## Data entries
[start]

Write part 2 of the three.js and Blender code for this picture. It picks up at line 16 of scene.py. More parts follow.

[end]
[start]

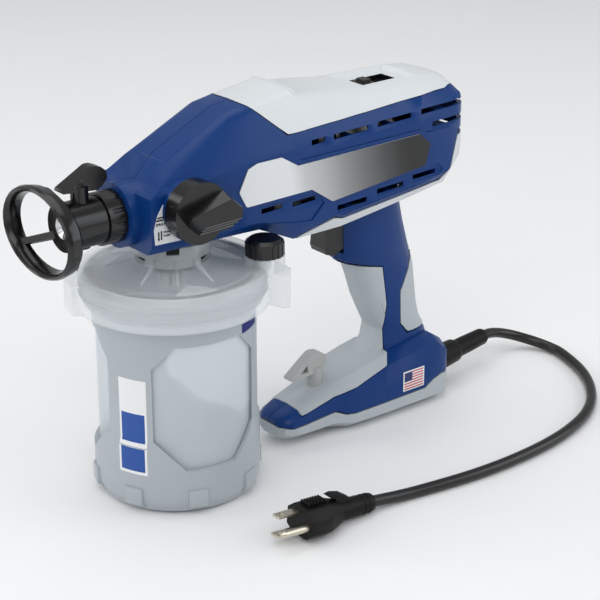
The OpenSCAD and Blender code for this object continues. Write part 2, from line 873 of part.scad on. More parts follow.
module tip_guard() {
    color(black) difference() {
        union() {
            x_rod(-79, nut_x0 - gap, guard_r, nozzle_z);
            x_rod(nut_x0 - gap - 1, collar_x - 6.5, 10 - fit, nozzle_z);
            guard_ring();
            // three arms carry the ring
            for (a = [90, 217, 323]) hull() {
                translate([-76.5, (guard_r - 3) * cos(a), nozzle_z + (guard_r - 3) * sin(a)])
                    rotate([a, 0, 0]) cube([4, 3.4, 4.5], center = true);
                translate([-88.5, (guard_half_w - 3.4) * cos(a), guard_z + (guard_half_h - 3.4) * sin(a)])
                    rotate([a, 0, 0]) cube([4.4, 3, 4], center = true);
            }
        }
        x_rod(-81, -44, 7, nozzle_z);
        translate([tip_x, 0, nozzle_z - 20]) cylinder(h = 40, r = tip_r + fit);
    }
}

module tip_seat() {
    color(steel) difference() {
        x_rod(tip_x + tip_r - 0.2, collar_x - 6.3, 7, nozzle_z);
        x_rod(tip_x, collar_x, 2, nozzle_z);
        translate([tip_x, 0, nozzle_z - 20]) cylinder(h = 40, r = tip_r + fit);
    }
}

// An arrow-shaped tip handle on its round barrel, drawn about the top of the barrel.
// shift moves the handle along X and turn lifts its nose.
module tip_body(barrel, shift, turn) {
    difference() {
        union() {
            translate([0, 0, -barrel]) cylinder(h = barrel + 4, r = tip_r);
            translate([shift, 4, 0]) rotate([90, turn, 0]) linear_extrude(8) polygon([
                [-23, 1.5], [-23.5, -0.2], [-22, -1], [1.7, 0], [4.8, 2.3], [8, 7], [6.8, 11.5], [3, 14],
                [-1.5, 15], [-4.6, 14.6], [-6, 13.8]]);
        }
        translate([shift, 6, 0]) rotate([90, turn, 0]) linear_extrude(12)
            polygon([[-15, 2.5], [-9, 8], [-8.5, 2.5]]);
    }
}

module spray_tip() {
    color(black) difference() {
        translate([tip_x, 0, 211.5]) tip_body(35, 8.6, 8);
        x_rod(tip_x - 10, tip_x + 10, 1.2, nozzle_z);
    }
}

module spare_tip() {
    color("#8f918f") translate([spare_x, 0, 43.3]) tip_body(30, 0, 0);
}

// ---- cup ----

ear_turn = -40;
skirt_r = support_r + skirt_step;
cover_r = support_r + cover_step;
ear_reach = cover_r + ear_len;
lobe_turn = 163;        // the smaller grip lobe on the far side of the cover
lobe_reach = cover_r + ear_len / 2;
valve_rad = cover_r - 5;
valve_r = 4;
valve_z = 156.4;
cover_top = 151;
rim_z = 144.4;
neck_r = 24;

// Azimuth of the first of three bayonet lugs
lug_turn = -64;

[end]

## Instruction
Pull out each line containing the word "this" and copy it.

## Written answer
Write part 2 of the three.js and Blender code for this picture. It picks up at line 16 of scene.py. More parts follow.
The OpenSCAD and Blender code for this object continues. Write part 2, from line 873 of part.scad on. More parts follow.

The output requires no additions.